February 23, 2010 at 10:54 AM

That's what a good marriage is like, right there.

I took a break from commenting a while back - things were just too hard for me. Now I'm trying to visit people more often. I'll see you around! xo

February 23, 2010 at 1:27 PM

I will definitely look forward to your once-a-month visit...unlike that other monthly visit that I curse frequently:)

PS-I'm all kinds of jealous of your spring.

February 23, 2010 at 1:39 PM

I read this yesterday but apparently I didn't comment on it? BEAUTIFUL pictures! Wow. I want to be there. And it's so true about perspective. I hope I could be happy in any size house, and I know where we live is definitely more spacious than we need. It's not how much room you have but who you're sharing the space with and how you treat each other!

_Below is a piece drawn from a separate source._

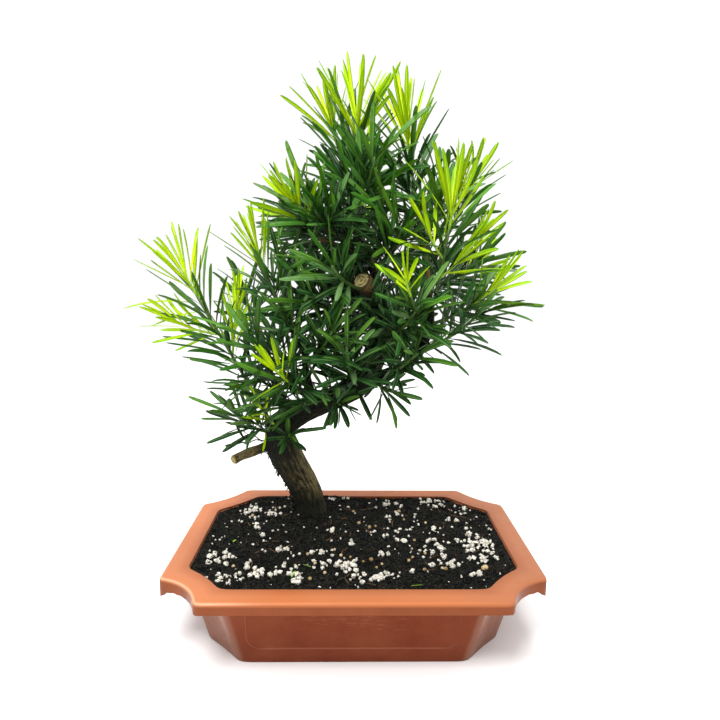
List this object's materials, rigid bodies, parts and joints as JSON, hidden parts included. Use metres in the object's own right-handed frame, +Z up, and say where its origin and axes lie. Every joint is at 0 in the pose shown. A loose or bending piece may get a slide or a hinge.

February 23, 2010 at 2:22 PM

These pictures are so beautiful! You live here? Can I come live with you?
I totally understand what you mean about perspective. I've had some time off myself.
We will be here for you when you are ready to come back!

February 23, 2010 at 4:11 PM

Heidi, it was so good to hear from you! It was like a visit from an old friend. I love your pictures and your comments on perspective. And I am curious what projects your husband has in store for his life right now. And of course I wish you all the very best.

February 24, 2010 at 6:42 PM

You are well worth waiting for, my dear.

March 2, 2010 at 4:07 PM

I love the notion of perspective, and love how you captured it in photos here.

I think this is inextricably tied to what faith means -- a willingness to be flexible and not hold too tightly to one perspective, because often our limited vision is what makes the journey harder and yet can be the hardest thing to let go of.